▸ Problem to solve
Below is the data. Give it again, complete and exact.

[Stored data]
---*---

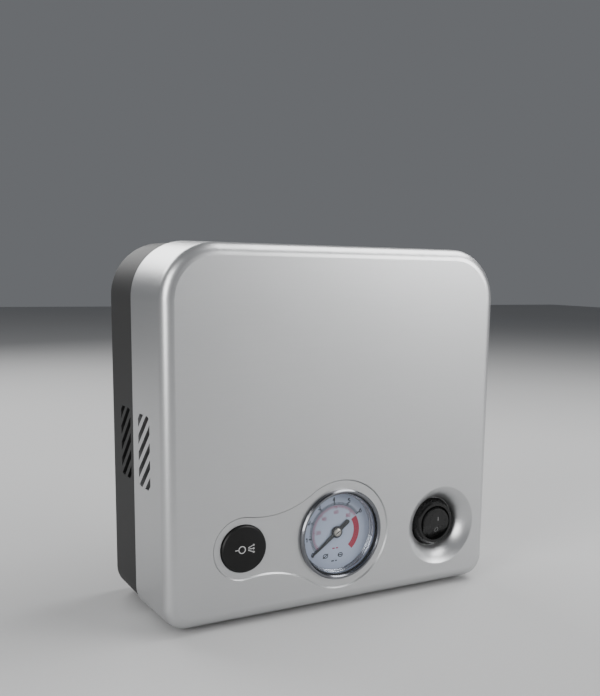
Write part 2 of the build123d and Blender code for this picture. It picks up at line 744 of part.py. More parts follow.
with BuildPart() as cable_grommet:
    round_bar(grommet_x, grommet_z, bay_front - tray_wall, bay_front, grommet_radius)
    round_bar(grommet_x, grommet_z, bay_front, bay_front + 3, grommet_radius + 1.4)
    round_bar(grommet_x, grommet_z, bay_front - tray_wall - 1.5, bay_front - tray_wall, grommet_radius + 0.8)
    round_bar(grommet_x, grommet_z, bay_front - tray_wall - 2, bay_front + 4, cable_radius, CUT)
save("cable_grommet", cable_grommet)

# ---------------------------------------------------------------- switch
dish_seat = front_y + dish_depth
bezel_front = dish_seat - switch_bezel
pivot_y = bezel_front + rocker_pivot
well = rocker_radius + rocker_gap
well_end = pivot_y + rocker_radius + 0.4
body_end = dish_seat + switch_body_length
with BuildPart() as switch_body:
    turned(
        [(0, bezel_front), (switch_rim_radius - 0.6, bezel_front),
         (switch_rim_radius, bezel_front + 0.6), (switch_bezel_radius, dish_seat),
         (switch_body_radius, dish_seat), (switch_body_radius, body_end), (0, body_end)],
        dish_x, dish_z,
    )
    round_bar(dish_x, dish_z, bezel_front, well_end, well, CUT)
    cross_bar(dish_x - well - 1.1, dish_x + well + 1.1, pivot_y, dish_z, 1.2 + pivot_gap, CUT)
save("switch_body", switch_body)

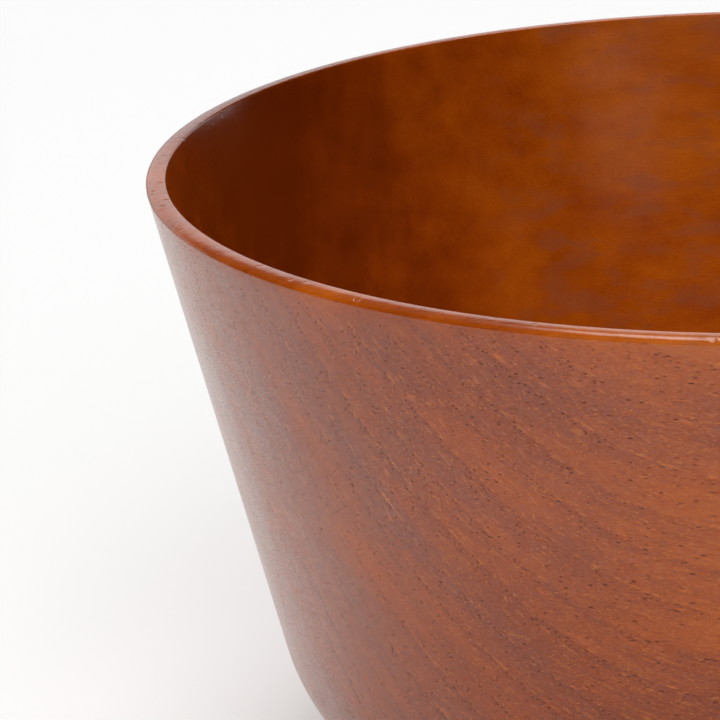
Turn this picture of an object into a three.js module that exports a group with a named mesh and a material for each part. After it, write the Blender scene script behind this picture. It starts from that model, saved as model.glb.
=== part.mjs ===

---*---

▸ Solution below
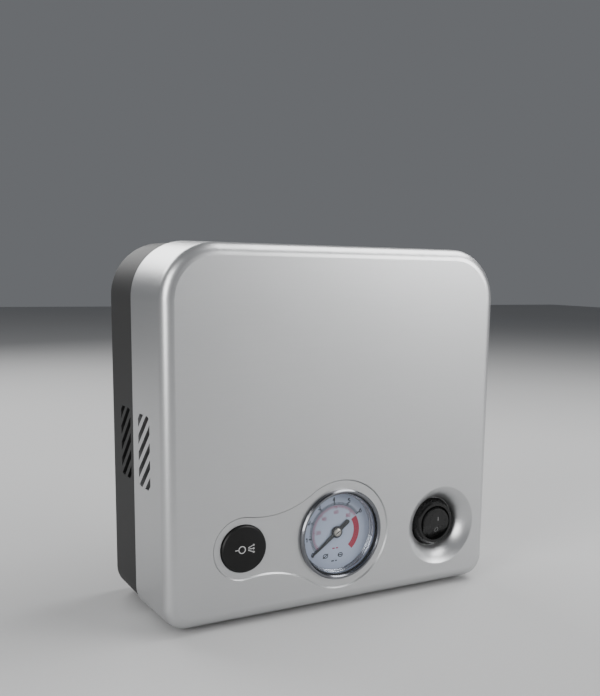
Write part 2 of the build123d and Blender code for this picture. It picks up at line 744 of part.py. More parts follow.
with BuildPart() as cable_grommet:
    round_bar(grommet_x, grommet_z, bay_front - tray_wall, bay_front, grommet_radius)
    round_bar(grommet_x, grommet_z, bay_front, bay_front + 3, grommet_radius + 1.4)
    round_bar(grommet_x, grommet_z, bay_front - tray_wall - 1.5, bay_front - tray_wall, grommet_radius + 0.8)
    round_bar(grommet_x, grommet_z, bay_front - tray_wall - 2, bay_front + 4, cable_radius, CUT)
save("cable_grommet", cable_grommet)

# ---------------------------------------------------------------- switch
dish_seat = front_y + dish_depth
bezel_front = dish_seat - switch_bezel
pivot_y = bezel_front + rocker_pivot
well = rocker_radius + rocker_gap
well_end = pivot_y + rocker_radius + 0.4
body_end = dish_seat + switch_body_length
with BuildPart() as switch_body:
    turned(
        [(0, bezel_front), (switch_rim_radius - 0.6, bezel_front),
         (switch_rim_radius, bezel_front + 0.6), (switch_bezel_radius, dish_seat),
         (switch_body_radius, dish_seat), (switch_body_radius, body_end), (0, body_end)],
        dish_x, dish_z,
    )
    round_bar(dish_x, dish_z, bezel_front, well_end, well, CUT)
    cross_bar(dish_x - well - 1.1, dish_x + well + 1.1, pivot_y, dish_z, 1.2 + pivot_gap, CUT)
save("switch_body", switch_body)

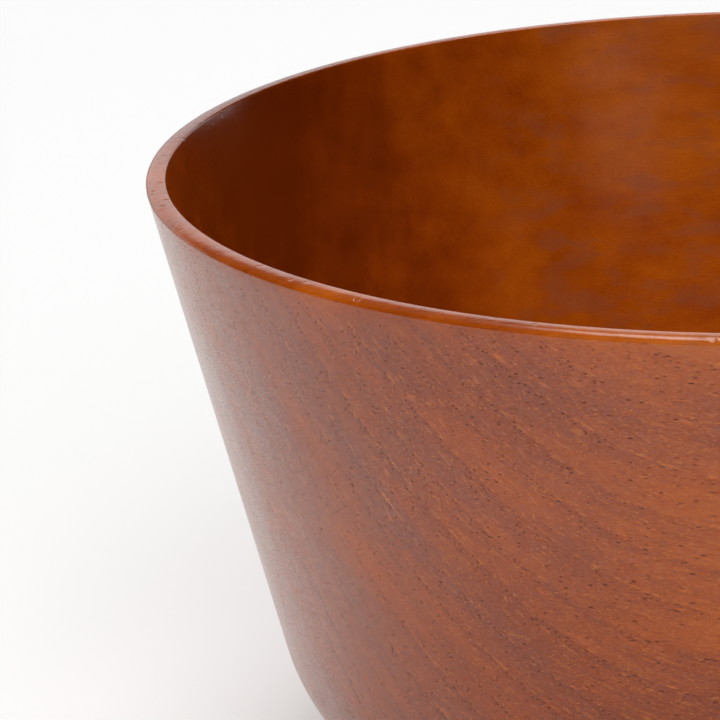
Turn this picture of an object into a three.js module that exports a group with a named mesh and a material for each part. After it, write the Blender scene script behind this picture. It starts from that model, saved as model.glb.
=== part.mjs ===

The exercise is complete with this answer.